I’ve been using the script for months now. It splits a text file into small chunks, based on codes I added. It’s almost a manual process—not too much thought. I coded 3,000 words, split them into 10 files, put them in order, and started revising them. Much easier.

When I ran out of steam, I posted structur.py to GitHub. It’s the first script I’ve ever posted publicly. Perhaps someone will find it useful.

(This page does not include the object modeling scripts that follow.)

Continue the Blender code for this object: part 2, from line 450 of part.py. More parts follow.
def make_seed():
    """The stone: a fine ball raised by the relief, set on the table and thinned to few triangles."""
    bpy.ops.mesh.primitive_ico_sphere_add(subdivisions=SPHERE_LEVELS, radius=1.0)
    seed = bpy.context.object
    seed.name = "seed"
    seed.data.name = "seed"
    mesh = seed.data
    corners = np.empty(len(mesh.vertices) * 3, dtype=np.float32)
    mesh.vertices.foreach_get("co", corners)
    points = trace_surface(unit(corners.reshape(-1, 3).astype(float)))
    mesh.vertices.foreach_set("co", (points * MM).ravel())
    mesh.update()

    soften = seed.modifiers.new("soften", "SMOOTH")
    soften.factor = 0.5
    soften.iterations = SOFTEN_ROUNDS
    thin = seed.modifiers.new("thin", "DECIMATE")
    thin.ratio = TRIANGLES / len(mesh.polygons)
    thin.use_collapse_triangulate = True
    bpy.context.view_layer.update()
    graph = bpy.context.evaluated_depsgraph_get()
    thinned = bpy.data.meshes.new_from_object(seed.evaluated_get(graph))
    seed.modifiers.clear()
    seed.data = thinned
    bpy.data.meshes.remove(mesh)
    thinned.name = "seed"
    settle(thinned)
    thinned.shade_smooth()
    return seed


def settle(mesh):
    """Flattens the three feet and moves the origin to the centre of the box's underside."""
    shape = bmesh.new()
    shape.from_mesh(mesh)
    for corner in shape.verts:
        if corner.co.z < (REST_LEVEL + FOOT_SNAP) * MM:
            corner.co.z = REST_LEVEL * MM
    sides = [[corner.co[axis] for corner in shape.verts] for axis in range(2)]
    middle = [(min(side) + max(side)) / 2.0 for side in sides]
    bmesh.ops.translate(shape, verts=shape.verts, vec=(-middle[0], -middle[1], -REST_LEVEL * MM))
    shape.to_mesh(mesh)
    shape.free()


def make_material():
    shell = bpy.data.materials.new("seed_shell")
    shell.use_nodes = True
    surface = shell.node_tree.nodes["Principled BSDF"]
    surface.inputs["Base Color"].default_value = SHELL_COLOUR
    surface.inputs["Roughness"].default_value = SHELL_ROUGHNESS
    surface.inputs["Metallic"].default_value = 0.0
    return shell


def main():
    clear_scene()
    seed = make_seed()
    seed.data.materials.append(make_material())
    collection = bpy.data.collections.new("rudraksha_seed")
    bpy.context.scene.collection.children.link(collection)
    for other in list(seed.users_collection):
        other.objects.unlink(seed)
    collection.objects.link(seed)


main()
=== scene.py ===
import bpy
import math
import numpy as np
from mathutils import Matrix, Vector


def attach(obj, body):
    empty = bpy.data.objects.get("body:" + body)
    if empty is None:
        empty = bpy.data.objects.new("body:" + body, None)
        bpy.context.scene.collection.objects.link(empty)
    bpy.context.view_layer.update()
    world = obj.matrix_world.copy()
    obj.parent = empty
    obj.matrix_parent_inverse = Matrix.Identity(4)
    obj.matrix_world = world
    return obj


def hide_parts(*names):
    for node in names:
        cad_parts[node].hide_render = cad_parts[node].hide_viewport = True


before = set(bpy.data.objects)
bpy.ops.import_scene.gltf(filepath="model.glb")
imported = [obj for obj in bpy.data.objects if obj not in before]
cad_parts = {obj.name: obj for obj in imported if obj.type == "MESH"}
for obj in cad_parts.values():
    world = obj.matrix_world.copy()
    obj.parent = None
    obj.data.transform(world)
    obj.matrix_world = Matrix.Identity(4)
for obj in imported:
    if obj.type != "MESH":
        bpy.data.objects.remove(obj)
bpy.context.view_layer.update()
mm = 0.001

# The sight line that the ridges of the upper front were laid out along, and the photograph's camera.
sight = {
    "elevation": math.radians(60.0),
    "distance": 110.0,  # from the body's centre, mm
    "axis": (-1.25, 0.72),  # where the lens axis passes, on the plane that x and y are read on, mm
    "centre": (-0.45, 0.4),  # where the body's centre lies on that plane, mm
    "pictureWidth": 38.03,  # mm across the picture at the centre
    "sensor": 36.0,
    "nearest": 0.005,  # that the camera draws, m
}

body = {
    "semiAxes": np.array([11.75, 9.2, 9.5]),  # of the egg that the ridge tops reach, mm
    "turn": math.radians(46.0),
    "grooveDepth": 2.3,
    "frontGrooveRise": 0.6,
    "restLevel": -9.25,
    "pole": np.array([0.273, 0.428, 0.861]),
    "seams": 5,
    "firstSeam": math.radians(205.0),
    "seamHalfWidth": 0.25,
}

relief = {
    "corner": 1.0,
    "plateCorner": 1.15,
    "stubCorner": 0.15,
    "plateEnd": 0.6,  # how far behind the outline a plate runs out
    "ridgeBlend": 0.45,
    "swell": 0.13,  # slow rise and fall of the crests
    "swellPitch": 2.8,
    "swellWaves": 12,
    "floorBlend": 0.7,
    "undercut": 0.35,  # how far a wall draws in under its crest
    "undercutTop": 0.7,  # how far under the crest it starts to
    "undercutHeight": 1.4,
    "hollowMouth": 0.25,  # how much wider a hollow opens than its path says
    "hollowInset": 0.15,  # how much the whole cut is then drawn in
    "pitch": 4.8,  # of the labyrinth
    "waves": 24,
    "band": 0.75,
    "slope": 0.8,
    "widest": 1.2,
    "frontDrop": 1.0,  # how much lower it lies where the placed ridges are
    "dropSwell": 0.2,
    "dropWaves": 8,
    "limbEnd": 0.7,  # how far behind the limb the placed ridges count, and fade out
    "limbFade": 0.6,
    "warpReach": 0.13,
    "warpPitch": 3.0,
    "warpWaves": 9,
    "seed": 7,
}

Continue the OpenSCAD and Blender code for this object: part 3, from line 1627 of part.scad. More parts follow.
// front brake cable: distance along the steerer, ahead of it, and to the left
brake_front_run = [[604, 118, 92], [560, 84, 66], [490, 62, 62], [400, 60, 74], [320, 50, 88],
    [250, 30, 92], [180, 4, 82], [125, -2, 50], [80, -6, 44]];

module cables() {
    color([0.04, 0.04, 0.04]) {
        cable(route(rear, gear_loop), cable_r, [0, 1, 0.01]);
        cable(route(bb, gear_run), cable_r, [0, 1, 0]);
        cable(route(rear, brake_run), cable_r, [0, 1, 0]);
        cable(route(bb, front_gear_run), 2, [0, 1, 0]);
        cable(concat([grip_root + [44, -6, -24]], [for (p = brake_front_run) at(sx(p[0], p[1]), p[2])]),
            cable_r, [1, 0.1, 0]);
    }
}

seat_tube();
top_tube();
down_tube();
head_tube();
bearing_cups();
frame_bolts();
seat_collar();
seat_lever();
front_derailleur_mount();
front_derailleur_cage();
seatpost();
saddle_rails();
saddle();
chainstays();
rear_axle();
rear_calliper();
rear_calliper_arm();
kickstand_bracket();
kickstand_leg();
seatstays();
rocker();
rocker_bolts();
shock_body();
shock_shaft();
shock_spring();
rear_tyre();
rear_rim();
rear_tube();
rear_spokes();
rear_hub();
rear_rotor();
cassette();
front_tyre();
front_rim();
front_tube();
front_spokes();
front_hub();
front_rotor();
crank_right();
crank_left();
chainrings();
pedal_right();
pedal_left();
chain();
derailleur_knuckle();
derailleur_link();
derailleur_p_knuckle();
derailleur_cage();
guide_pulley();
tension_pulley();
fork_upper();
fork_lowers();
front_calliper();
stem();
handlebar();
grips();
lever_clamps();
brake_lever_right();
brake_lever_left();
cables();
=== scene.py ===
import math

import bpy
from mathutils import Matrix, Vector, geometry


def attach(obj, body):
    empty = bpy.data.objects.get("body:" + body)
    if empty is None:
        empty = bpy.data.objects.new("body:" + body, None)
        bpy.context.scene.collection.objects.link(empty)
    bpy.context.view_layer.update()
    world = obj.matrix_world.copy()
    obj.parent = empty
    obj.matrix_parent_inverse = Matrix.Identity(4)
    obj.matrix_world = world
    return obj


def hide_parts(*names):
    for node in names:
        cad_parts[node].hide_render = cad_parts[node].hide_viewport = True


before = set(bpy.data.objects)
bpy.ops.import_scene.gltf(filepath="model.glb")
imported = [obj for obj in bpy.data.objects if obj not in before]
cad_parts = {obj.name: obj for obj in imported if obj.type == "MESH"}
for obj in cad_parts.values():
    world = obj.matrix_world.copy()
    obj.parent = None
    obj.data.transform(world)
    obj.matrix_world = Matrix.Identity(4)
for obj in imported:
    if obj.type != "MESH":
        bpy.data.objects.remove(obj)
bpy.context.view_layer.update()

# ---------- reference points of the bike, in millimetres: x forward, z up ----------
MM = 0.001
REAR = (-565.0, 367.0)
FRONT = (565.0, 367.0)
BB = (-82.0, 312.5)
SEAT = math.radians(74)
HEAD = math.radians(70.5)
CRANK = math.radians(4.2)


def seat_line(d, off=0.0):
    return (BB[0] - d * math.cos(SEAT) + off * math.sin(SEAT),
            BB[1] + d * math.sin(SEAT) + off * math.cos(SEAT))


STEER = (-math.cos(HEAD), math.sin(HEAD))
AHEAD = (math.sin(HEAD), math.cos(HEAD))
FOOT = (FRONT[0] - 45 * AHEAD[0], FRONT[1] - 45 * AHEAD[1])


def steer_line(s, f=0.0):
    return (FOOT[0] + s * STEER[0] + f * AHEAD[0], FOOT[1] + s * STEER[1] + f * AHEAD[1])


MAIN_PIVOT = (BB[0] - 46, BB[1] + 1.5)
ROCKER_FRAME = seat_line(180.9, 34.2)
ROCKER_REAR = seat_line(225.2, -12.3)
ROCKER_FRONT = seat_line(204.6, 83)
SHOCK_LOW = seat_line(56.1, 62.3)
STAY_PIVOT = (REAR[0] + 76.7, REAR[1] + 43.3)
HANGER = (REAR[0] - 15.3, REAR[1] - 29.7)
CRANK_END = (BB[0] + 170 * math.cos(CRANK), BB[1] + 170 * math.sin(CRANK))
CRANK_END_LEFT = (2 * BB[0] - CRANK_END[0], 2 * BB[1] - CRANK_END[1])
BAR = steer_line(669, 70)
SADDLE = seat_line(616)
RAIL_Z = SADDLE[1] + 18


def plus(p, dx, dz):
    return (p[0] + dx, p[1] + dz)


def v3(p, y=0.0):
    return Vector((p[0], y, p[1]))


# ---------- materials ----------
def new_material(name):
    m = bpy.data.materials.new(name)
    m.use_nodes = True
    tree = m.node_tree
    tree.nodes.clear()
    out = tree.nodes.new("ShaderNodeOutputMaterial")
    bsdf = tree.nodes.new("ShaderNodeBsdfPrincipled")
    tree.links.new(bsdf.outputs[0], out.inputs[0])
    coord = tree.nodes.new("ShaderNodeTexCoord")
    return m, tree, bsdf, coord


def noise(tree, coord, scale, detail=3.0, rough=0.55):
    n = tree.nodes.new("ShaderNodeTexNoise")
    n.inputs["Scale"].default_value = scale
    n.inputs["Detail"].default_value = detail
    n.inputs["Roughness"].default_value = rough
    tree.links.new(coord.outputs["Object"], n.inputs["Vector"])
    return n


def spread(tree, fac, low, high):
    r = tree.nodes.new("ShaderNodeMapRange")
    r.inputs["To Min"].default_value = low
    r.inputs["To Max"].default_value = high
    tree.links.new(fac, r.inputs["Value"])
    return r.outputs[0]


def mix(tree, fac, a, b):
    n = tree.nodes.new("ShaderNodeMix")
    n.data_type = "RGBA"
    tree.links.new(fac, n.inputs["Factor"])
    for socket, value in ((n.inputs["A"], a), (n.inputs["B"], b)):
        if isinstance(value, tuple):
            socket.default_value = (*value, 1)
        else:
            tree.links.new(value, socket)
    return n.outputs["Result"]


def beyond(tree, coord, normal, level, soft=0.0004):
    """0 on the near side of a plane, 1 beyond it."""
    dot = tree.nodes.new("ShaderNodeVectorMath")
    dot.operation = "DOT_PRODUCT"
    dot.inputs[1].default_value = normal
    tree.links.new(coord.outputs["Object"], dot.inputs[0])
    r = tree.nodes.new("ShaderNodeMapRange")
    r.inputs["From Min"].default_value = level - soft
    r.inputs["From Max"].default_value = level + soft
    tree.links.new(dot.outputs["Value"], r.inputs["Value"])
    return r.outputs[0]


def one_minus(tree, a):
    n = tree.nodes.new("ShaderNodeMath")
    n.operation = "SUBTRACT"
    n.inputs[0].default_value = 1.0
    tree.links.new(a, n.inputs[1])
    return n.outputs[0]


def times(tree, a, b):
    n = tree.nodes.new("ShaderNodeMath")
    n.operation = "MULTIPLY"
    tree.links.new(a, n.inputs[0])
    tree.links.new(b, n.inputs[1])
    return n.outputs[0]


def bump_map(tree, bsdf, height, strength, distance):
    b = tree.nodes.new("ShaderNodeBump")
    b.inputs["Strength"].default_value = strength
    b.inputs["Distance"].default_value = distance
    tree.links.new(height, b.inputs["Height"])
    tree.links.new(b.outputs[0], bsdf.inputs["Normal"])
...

Writer’s Diary #45: Writing on the Weekend

An update on progress today. First, it’s Saturday. It took some effort to get started. Weekend. But as soon as I got going, it’s been steady. Nice. Moving around the document in a bit of a flow state. Picking away at different pieces, listening to Belle and Sebastian. Why write on the weekend? Why not take a break? I know where I am going, and I am not willing to give up the momentum every week.

What did I do? I picked away at the front matter. I adjusted the title and edited a blurb (371 words). Mostly, I edited a piece on makeshift (571 words). Then, I stuck into some notes riffing for the next section, on the epigraph I want to use from Pablo Neruda, which unexpectedly is a way to get into writing about the Orkney Islands, where I was first exposed to Latin America.

This will allow me to get into a bit of an autobiography that I wrote years ago about how I ended up working in Colombia. However, it’s 3,000 words and ought to be about 1,000.

I’m not sure digressing to Scotland and autobiography makes sense, but I read somewhere “Don’t be afraid to digress.”

But, since the book is about tools and a tool we all use to write is a computer, getting to Scotland for a little will let me spend time on my first computer, and learning how to write. It would beep at every spelling error, and had a wonderful pixelated font, not unlike the one I am writing on now.

Writer’s Diary #44: Departure Mono

For the last few weeks, I’ve been drafting in Tinderbox my book Makeshift using the fantastic Departure Mono font. It is a monospaced pixel font, reminiscent of the fonts I used to learn to type on in the 1990s command-line interfaces and that graphical user interface of the Atari ST, which I learned to write on. It’s a glorious, free font. Kudos to its creator Helena Zhang.